Jay-Z spoke for little more than a minute. "Everyone spoke about, uh, community inclusion and job creation and, um, so, I'm not going to go over all that again," he said. After all, who's he to doubt the job creation fantasies of Gov. David Paterson?

"Um. But I stand here and represent hope for Brooklyn, New York City. I'm a son of Brooklyn, Marcy Projects [in Bed-Stuy]."

"I think about growing up in New York Ci--I mean Brooklyn, in Marcy Projects, and shooting jump shots and thinking I could make it to the NBA," he said. "Now I stand here as an owner of a team that's coming back to Brooklyn and the pride in that, in bringing that dream so much closer to people from Marcy, from Tompkins, from Fort Greene"--the crowd interrupted with applause.

"It brings me so much pride I'm going to get a little nervous about it, but I'm very happy, I'm very excited on this day," he said in closing. "We did it again, Brooklyn. Shout out to [Notorious] B.I.G."

The black Branch Rickey?

A couple of years back, in "Brooklyn (Go Hard)" Jay-Z promised, in typical hyperbole, "Now when I bring the Nets, I'm the black Branch Rickey."

The Rev. Al Sharpton commented at the groundbreaking in a similar vein: "I'm glad I lived to see the color line in ownership broken in Brooklyn, where we've gone from Jackie to Jay-Z, where we can not only play the game but we can own a piece of the game. So my mother saw Jackie and my daughters will see Jay-Z--we have come a long way."

As I noted, black ownership in the NBA goes back to majority owner Robert Johnson and minority owner Michael Jordan.

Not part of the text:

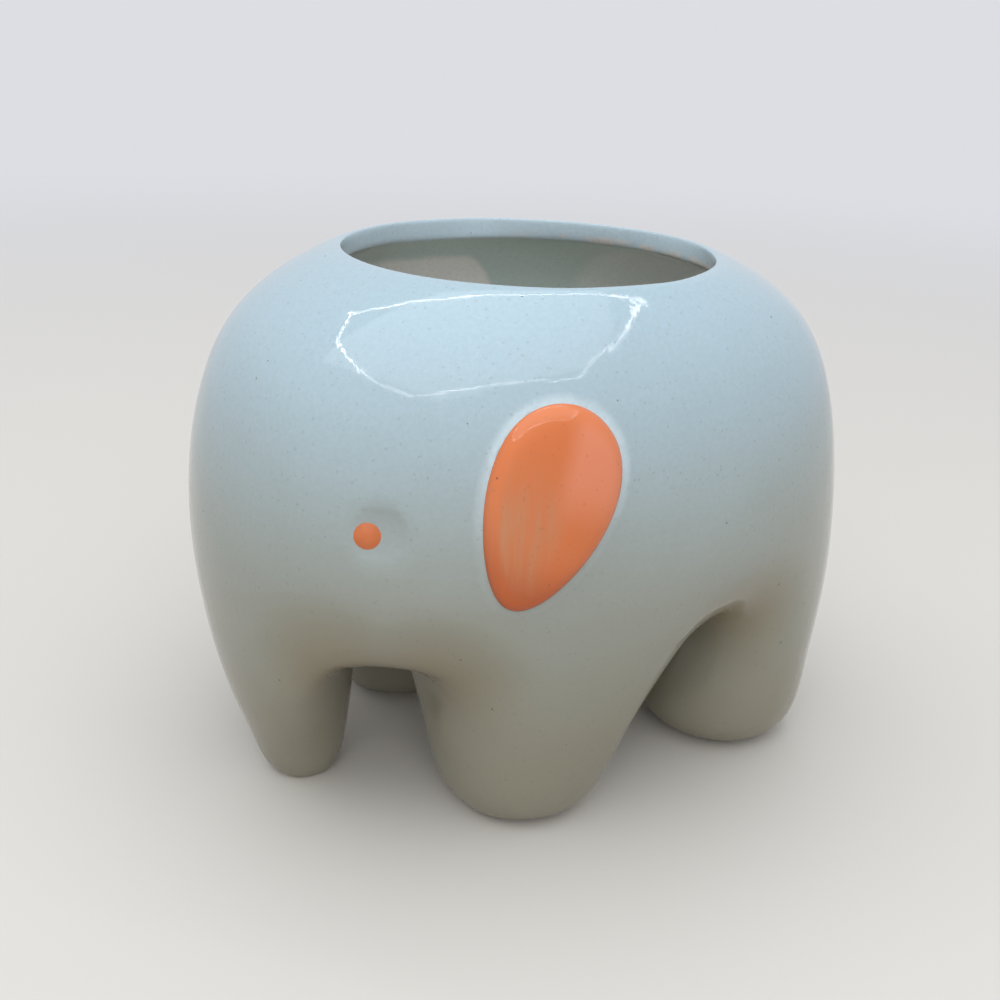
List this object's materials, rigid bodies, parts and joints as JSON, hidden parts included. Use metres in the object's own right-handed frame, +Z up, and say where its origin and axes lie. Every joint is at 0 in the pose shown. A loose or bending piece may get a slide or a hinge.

Jay-Z, Sharpton, and the rest were distracting everyone from the man who wasn't there, the oligarch behind the curtain.

Comments

  1. Marty Markowitz, if nothing else, is all about being classy and respectful

    Besides cringe worthy comments about another guy's wife and clueless remarks about that guy's past, he has forgotten his promise to treat those in the Atlantic Yards footprint fairly and with dignity—especially tenants. He has forgotten them completely. Much as he "forgot", on Ratner's groundtaking day, that his dream arena, if ever built, and its home team, will be owned by the oligarch behind the curtain.